ROBERT LOUIS STEVENSON

During the Winter 1887-1888

“I was walking in the veranda of a small house outside the hamlet of Saranac. It was winter, the night was very dark, the air clear and cold and sweet with the purity of forests. For the making of a story here were fine conditions. ‘Come!’ Said I to my engine. Let us make a tale.'”

The Genesis of Ballantrae

Here he wrote “The Master of Ballantrae,” “A Christmas Sermon,” “The Lantern Bearers,” “Pulvis et Umbra,” “Beggars,” “Gentlemen,” “A Chapter on Dreams.”

1850-1894

“The matter was laid before Charles M. Palmer, Dr. Trudeau, Dr. Lawrason Brown and other public spirited citizens of Saranac, all of whom ratified the suggestion with fine support.
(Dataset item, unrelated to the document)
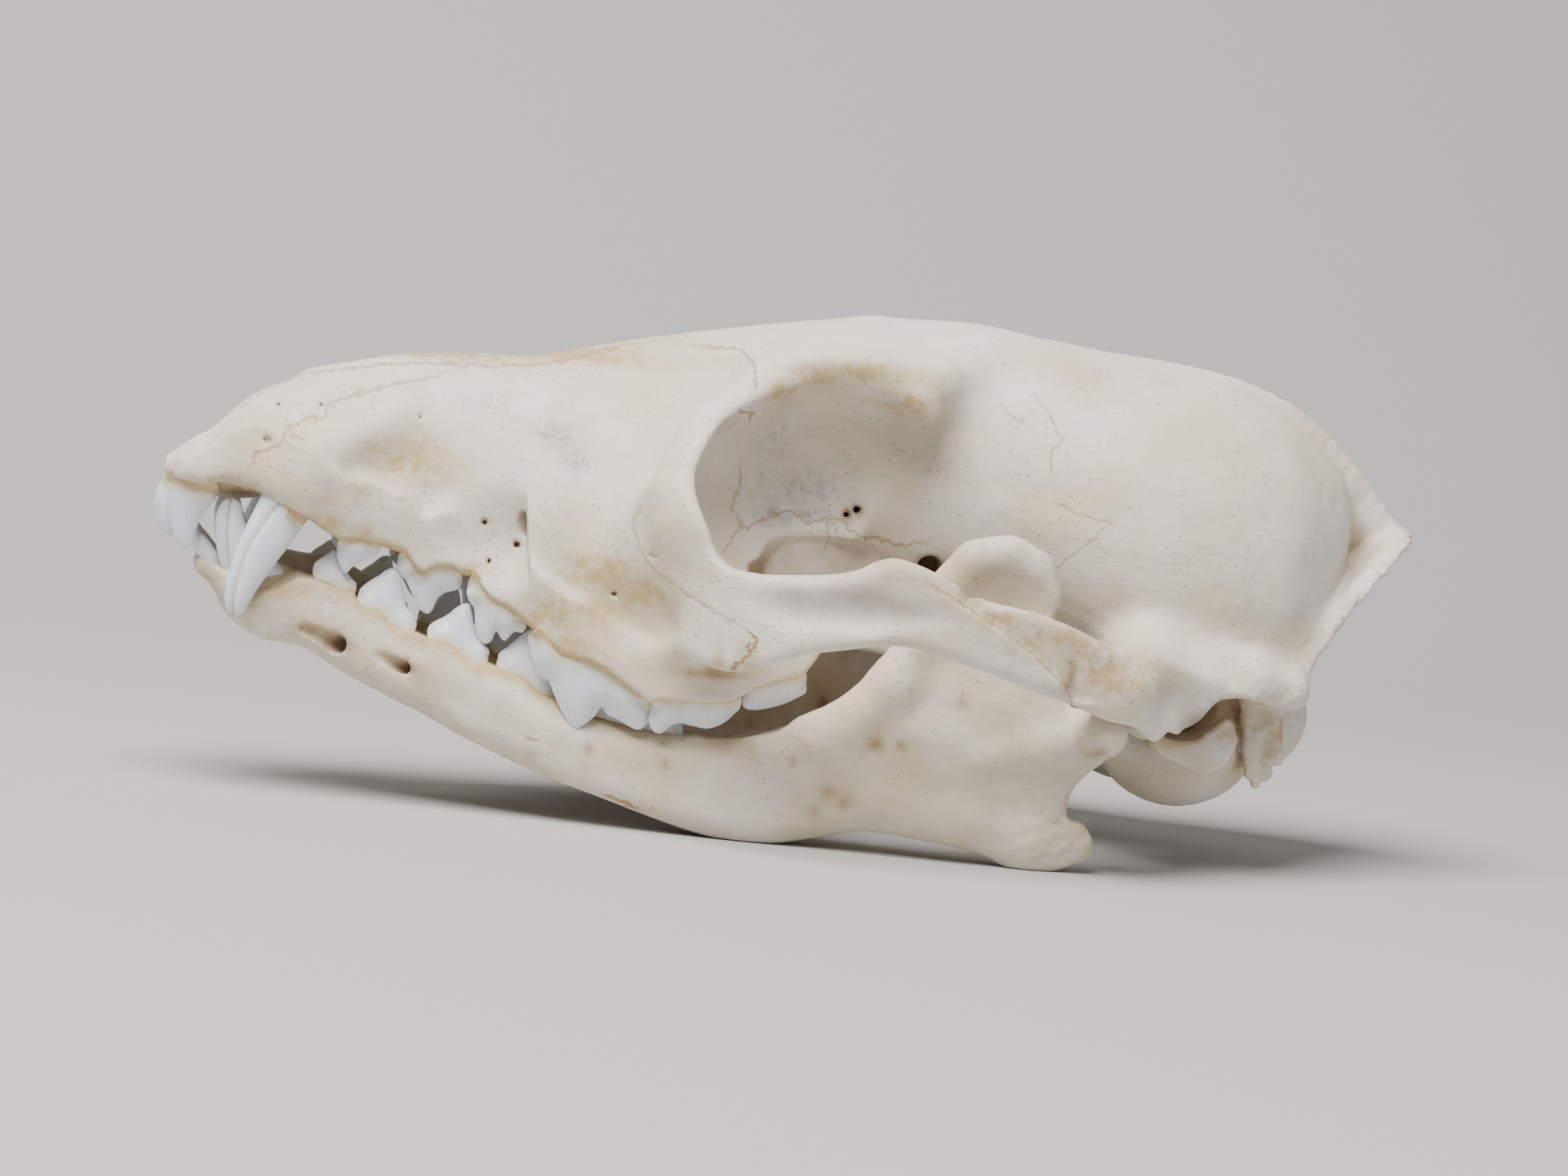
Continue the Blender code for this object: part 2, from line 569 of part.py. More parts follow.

Borglum made the bas-relief which shows Stevenson in his great coat and fur cap wrapped against the wintry winds of the Adirondacks. A committee was appointed and on Oct. 30, 1915, the Stevenson Memorial Committee unveiled at the Saranac Lake Cottage the Borglum tablet. The committee was resolved into a permanent organization, the ‘Stevenson Society.'”
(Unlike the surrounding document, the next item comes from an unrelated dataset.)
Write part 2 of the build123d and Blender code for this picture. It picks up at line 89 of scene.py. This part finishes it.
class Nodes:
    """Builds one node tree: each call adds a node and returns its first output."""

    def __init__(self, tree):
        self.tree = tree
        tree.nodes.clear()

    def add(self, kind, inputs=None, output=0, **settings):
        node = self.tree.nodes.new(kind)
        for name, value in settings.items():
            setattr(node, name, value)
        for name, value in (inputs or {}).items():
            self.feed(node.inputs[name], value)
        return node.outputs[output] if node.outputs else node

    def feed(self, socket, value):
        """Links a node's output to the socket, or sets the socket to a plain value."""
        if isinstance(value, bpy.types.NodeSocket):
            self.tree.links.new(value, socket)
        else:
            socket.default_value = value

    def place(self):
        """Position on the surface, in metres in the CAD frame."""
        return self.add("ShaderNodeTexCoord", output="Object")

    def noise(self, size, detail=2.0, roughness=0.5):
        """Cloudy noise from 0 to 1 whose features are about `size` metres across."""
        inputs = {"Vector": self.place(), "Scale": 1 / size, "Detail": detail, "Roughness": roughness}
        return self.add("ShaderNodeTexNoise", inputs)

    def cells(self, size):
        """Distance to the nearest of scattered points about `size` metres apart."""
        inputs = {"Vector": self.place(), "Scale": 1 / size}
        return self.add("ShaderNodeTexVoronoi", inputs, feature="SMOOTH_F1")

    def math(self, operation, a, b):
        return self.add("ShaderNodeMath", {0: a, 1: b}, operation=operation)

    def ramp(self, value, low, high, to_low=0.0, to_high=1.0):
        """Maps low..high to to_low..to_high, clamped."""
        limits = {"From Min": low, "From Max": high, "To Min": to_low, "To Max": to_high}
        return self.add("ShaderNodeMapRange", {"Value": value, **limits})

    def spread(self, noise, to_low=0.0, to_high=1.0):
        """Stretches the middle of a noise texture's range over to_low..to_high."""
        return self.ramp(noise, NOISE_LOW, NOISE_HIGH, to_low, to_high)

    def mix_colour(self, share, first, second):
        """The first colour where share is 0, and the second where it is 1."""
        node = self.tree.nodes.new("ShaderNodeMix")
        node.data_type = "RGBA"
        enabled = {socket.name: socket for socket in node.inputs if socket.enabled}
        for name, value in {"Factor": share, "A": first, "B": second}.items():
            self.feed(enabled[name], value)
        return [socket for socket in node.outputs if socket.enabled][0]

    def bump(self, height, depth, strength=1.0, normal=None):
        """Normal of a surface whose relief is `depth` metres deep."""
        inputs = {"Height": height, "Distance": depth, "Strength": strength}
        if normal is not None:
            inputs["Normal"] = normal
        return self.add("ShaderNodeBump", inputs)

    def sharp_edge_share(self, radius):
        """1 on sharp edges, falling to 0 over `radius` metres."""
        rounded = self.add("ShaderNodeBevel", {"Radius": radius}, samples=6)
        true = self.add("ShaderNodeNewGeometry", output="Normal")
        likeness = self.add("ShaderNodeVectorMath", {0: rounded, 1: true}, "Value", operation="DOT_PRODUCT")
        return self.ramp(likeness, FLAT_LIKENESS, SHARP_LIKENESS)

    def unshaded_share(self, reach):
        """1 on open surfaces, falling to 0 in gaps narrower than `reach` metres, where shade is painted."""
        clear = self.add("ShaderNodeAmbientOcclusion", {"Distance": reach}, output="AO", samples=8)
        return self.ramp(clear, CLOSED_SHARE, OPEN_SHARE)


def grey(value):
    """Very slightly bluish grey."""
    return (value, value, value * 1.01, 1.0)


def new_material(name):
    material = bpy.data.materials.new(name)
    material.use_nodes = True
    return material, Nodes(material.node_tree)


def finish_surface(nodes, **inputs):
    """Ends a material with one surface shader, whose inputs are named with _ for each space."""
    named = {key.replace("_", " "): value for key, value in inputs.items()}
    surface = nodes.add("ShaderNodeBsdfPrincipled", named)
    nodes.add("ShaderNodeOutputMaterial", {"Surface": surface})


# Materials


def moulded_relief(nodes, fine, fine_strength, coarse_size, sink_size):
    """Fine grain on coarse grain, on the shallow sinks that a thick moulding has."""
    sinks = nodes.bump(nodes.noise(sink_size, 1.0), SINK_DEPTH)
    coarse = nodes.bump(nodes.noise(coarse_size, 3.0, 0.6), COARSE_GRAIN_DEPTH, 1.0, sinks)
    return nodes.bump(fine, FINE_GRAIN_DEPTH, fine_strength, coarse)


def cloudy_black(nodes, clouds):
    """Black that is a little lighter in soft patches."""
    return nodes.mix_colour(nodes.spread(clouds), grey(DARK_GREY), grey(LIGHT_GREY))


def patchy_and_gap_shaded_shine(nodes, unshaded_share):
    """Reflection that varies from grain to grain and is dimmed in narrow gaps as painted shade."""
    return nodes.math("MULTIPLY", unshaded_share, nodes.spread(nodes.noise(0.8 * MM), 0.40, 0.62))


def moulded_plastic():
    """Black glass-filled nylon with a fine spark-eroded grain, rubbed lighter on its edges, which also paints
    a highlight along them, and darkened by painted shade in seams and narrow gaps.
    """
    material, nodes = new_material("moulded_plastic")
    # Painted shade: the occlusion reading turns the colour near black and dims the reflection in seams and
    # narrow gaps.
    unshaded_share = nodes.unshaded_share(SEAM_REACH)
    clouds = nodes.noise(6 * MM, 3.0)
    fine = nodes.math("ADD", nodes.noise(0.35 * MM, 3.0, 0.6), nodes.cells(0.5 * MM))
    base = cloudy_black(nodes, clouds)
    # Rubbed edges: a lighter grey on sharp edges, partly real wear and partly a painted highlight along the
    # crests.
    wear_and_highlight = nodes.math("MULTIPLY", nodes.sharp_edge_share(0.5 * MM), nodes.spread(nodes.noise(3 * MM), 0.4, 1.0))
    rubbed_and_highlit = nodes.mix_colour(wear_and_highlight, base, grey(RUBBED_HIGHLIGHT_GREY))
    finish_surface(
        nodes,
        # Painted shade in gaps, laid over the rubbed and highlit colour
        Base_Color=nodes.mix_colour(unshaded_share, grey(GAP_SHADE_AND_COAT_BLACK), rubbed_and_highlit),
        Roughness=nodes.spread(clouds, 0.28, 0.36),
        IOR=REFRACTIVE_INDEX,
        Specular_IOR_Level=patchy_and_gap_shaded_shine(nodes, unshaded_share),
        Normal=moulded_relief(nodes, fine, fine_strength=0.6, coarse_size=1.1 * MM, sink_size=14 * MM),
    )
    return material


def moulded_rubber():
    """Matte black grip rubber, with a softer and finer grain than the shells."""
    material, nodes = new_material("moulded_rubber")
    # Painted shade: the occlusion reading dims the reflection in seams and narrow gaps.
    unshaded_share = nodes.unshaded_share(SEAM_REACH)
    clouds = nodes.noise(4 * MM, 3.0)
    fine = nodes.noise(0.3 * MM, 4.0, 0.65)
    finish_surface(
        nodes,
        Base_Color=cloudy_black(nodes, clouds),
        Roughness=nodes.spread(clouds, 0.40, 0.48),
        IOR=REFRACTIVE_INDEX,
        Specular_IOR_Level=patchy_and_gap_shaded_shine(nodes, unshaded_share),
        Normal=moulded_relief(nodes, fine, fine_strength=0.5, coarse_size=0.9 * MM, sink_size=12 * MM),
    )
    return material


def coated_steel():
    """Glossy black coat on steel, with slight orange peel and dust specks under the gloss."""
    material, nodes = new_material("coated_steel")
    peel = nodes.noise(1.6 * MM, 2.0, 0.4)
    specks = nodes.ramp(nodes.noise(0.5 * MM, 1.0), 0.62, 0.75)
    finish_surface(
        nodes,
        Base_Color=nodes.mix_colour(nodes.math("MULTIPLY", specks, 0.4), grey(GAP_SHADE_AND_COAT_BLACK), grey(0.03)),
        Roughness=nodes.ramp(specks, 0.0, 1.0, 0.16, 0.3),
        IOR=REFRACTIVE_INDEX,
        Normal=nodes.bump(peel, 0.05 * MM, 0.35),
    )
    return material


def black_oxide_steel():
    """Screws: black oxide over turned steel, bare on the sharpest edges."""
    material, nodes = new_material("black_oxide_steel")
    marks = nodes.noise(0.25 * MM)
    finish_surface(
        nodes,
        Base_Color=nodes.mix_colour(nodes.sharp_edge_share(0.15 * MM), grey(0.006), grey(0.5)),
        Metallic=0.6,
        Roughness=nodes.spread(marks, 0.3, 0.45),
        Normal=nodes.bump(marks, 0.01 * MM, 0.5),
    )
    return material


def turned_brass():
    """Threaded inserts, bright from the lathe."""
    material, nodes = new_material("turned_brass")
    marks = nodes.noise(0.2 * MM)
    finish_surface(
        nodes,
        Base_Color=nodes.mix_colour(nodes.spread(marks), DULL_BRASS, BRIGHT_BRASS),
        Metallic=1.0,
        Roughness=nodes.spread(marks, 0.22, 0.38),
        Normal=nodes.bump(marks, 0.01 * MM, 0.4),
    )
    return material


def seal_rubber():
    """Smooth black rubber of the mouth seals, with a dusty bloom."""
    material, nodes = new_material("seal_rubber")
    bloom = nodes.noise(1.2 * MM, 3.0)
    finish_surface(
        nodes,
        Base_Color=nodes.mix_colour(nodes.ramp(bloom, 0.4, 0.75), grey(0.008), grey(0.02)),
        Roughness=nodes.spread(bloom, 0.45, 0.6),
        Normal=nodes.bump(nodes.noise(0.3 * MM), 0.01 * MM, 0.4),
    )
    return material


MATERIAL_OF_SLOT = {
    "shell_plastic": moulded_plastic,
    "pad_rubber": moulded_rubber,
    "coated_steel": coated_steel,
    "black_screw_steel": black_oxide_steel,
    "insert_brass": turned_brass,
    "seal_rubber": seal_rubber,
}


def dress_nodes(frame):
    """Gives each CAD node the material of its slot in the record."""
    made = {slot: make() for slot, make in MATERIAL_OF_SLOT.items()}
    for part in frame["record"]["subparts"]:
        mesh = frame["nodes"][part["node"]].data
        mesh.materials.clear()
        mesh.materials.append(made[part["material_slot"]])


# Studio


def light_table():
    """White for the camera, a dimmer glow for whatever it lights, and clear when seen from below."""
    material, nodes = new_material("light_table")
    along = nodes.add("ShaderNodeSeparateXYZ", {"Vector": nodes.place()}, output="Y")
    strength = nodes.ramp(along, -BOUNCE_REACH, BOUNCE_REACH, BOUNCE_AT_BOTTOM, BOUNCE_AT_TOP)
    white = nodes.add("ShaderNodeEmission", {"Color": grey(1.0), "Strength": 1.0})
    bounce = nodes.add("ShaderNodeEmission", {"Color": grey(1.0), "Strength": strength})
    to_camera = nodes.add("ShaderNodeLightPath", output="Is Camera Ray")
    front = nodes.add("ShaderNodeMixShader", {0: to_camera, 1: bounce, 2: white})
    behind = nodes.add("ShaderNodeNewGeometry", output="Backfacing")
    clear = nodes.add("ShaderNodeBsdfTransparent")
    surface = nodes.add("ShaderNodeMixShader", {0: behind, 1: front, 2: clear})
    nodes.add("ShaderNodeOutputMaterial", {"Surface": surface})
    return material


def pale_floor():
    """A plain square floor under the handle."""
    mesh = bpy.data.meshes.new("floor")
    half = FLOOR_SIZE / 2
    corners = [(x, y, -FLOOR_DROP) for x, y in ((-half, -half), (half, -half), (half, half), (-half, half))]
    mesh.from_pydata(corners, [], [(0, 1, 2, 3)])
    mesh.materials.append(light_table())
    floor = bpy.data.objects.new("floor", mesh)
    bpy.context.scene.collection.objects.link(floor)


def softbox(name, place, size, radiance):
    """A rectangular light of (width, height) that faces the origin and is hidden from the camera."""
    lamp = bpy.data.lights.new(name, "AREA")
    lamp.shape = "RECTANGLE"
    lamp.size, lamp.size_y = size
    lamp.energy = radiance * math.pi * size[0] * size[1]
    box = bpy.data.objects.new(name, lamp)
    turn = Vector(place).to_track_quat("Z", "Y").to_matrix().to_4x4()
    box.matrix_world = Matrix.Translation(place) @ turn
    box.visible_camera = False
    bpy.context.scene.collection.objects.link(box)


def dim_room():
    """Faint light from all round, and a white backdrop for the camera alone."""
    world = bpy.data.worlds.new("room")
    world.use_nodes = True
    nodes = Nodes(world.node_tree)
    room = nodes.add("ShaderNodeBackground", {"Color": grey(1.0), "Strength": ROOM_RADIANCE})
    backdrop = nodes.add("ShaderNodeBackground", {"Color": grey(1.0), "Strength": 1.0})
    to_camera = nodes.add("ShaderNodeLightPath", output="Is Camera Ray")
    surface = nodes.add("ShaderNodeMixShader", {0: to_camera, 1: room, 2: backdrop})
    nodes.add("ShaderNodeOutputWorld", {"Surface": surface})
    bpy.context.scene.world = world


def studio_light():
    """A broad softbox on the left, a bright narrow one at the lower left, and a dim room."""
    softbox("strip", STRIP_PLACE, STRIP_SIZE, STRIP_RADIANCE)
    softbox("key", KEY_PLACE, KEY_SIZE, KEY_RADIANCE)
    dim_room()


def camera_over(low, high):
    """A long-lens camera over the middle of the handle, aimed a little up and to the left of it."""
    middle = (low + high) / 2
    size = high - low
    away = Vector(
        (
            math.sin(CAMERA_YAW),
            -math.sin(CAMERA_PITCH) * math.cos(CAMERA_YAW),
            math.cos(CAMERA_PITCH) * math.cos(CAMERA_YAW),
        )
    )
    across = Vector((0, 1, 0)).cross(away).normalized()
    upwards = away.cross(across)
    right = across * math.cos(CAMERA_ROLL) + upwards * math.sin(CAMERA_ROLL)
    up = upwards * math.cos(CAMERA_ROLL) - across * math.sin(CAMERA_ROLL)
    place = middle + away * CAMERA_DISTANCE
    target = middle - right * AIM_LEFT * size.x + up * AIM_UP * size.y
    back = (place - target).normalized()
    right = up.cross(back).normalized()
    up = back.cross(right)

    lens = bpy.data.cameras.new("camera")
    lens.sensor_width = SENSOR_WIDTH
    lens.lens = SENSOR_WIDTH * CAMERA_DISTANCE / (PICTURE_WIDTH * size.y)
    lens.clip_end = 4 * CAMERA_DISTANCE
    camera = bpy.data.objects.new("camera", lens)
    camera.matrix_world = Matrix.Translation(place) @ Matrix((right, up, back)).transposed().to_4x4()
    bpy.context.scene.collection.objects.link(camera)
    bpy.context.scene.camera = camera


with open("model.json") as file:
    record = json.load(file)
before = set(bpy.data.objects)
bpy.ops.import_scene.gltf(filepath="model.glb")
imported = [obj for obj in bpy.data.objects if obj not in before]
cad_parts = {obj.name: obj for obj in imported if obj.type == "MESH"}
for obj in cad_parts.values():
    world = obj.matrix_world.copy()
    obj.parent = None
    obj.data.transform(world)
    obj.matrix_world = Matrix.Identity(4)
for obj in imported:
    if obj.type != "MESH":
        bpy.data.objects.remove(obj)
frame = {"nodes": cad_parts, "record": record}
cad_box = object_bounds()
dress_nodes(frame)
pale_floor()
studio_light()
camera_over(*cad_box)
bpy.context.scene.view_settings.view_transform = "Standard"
In a letter to Livingston Chapman, Secretary, Stevenson Society of America, dated Sept. 17, 1923, Davis emphasizes the importance of Chalmers: “That Stephen Chalmers was the first man in this country who specialized in taking visitors to the Saranac Cottage. It was he who took me there. It was his fervor and his devotion to Stevenson that appealed to me. I would never have seen the cottage but for him.”